### WORK INSTRUCTIONS
Go through the listing and pick out each line with the word "JSON" in it.

Rows from an object dataset:
* * * * * * *

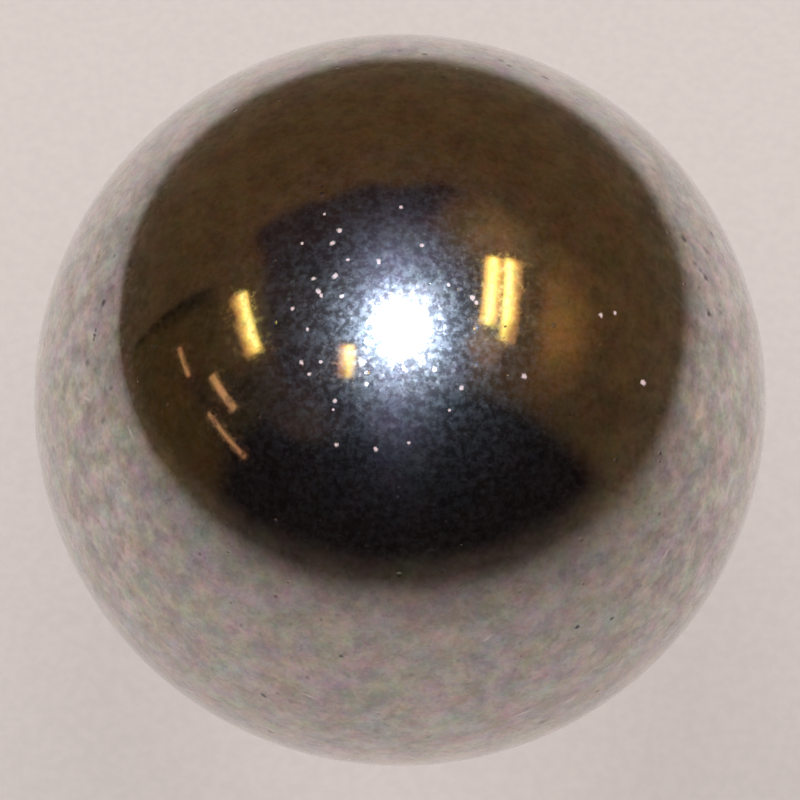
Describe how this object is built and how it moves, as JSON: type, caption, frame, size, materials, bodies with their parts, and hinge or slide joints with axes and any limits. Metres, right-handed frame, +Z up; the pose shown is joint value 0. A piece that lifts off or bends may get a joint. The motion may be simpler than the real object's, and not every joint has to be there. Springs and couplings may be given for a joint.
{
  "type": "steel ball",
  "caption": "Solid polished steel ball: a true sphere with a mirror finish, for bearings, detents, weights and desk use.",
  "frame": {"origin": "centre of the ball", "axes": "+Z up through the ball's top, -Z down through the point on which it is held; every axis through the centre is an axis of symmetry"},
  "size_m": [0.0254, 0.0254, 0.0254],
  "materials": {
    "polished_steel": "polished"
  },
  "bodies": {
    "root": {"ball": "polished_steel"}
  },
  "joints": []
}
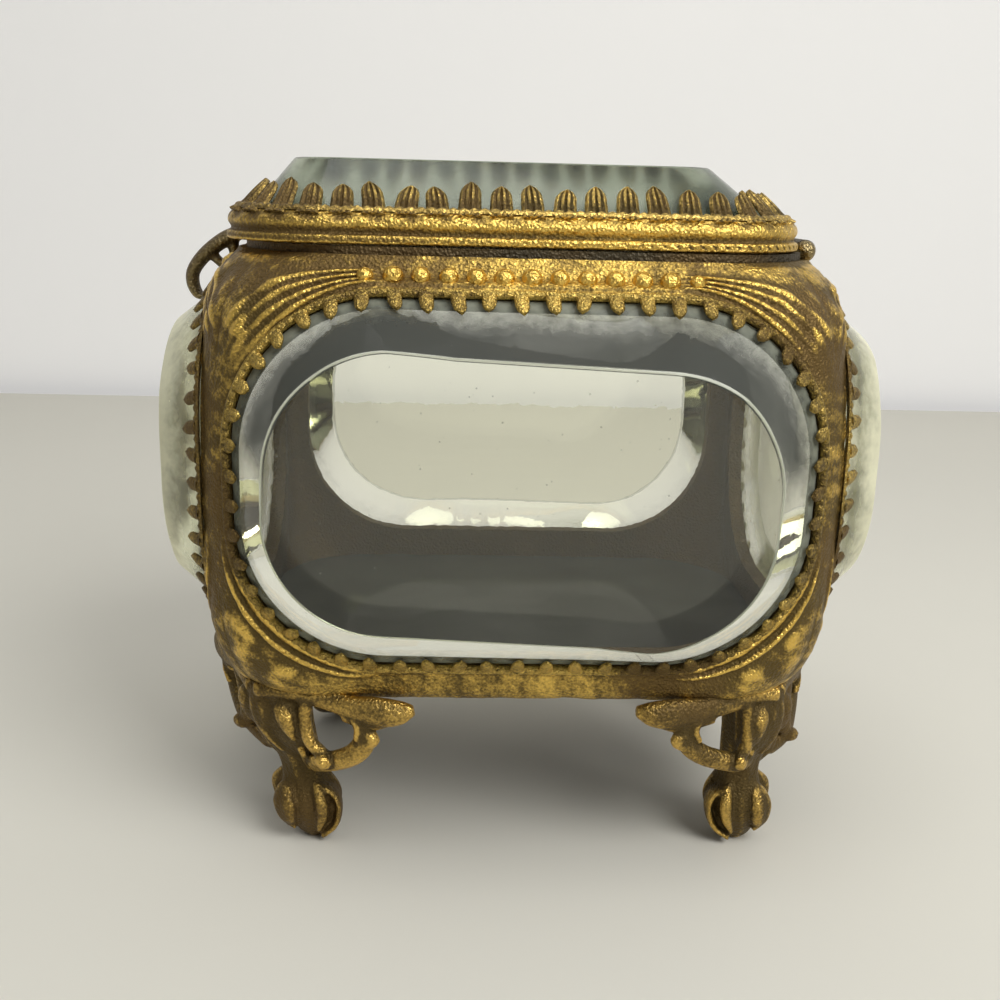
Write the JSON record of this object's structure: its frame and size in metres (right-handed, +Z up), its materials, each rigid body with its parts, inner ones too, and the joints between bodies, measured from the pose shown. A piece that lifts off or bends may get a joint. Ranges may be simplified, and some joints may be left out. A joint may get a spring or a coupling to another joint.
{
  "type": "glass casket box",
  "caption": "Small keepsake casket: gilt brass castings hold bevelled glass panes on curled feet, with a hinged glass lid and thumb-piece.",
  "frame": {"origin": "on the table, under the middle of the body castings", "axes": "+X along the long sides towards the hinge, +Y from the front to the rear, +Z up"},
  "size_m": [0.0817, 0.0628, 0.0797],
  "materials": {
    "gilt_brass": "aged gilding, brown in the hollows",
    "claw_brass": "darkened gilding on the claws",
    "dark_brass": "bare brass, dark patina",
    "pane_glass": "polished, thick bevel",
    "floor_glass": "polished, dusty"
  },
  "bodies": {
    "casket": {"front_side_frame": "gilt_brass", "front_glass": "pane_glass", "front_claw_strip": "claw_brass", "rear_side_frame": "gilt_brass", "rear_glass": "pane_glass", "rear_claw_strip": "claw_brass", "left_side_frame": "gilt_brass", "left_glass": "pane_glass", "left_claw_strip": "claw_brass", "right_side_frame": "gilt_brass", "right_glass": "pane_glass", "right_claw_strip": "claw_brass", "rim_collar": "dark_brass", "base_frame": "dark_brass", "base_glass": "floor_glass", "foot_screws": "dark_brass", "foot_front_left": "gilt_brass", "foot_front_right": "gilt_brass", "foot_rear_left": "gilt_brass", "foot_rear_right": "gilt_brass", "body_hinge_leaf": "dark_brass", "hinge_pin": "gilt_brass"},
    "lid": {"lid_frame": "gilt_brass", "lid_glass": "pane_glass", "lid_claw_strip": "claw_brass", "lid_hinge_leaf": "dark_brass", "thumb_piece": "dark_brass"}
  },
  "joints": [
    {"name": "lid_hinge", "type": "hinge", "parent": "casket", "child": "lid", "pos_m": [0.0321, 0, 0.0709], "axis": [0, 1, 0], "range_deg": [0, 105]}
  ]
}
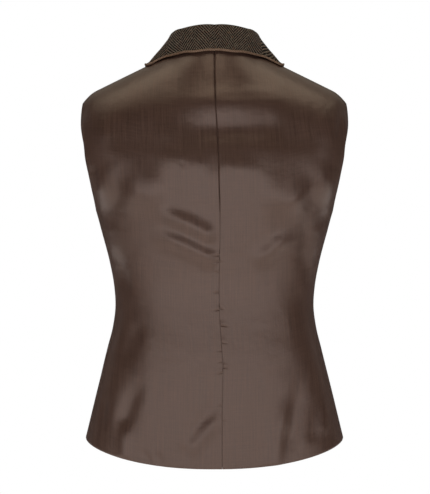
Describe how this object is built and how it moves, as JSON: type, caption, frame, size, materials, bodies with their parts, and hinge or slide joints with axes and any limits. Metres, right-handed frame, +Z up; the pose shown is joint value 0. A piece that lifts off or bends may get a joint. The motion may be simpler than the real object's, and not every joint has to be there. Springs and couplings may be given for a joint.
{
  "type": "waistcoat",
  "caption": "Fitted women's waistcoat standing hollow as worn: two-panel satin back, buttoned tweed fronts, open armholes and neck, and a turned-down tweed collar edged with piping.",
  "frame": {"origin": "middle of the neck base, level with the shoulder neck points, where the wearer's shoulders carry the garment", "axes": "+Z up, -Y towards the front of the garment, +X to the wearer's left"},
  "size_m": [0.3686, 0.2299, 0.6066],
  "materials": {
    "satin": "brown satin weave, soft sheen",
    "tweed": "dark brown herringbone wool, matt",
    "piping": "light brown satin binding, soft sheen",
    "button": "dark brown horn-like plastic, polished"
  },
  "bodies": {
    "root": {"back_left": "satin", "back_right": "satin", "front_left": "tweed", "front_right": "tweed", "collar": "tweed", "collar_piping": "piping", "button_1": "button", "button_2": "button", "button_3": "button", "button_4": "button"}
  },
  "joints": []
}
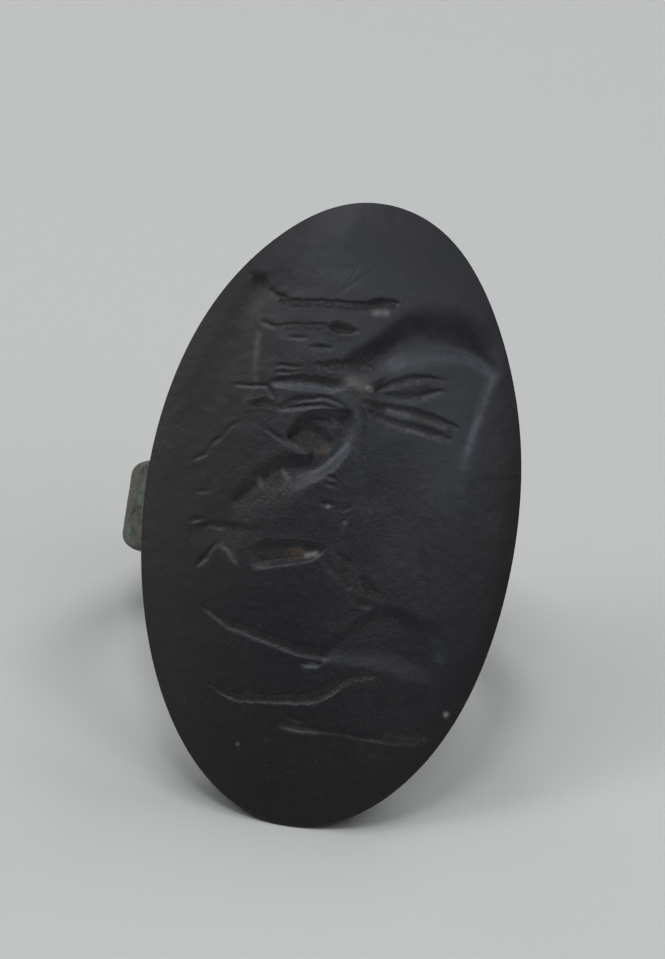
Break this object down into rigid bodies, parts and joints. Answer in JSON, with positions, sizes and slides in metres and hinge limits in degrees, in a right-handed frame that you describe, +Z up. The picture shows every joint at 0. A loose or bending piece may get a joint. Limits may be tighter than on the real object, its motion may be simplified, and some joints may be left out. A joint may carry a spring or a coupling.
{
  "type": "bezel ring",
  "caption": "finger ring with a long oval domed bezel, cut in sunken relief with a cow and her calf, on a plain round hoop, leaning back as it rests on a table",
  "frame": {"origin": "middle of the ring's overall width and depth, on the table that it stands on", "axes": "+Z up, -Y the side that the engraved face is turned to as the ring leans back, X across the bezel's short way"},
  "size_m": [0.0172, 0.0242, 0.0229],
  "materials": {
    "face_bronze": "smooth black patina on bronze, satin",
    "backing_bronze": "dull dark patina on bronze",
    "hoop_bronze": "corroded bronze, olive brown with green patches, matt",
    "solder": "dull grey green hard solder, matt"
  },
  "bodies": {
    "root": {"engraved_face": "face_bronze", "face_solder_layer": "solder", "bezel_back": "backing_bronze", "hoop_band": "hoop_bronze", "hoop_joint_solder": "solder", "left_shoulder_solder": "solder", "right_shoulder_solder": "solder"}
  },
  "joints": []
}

* * * * * * *

### EXERCISE RESULT
Describe how this object is built and how it moves, as JSON: type, caption, frame, size, materials, bodies with their parts, and hinge or slide joints with axes and any limits. Metres, right-handed frame, +Z up; the pose shown is joint value 0. A piece that lifts off or bends may get a joint. The motion may be simpler than the real object's, and not every joint has to be there. Springs and couplings may be given for a joint.
Write the JSON record of this object's structure: its frame and size in metres (right-handed, +Z up), its materials, each rigid body with its parts, inner ones too, and the joints between bodies, measured from the pose shown. A piece that lifts off or bends may get a joint. Ranges may be simplified, and some joints may be left out. A joint may get a spring or a coupling to another joint.
Describe how this object is built and how it moves, as JSON: type, caption, frame, size, materials, bodies with their parts, and hinge or slide joints with axes and any limits. Metres, right-handed frame, +Z up; the pose shown is joint value 0. A piece that lifts off or bends may get a joint. The motion may be simpler than the real object's, and not every joint has to be there. Springs and couplings may be given for a joint.
Break this object down into rigid bodies, parts and joints. Answer in JSON, with positions, sizes and slides in metres and hinge limits in degrees, in a right-handed frame that you describe, +Z up. The picture shows every joint at 0. A loose or bending piece may get a joint. Limits may be tighter than on the real object, its motion may be simplified, and some joints may be left out. A joint may carry a spring or a coupling.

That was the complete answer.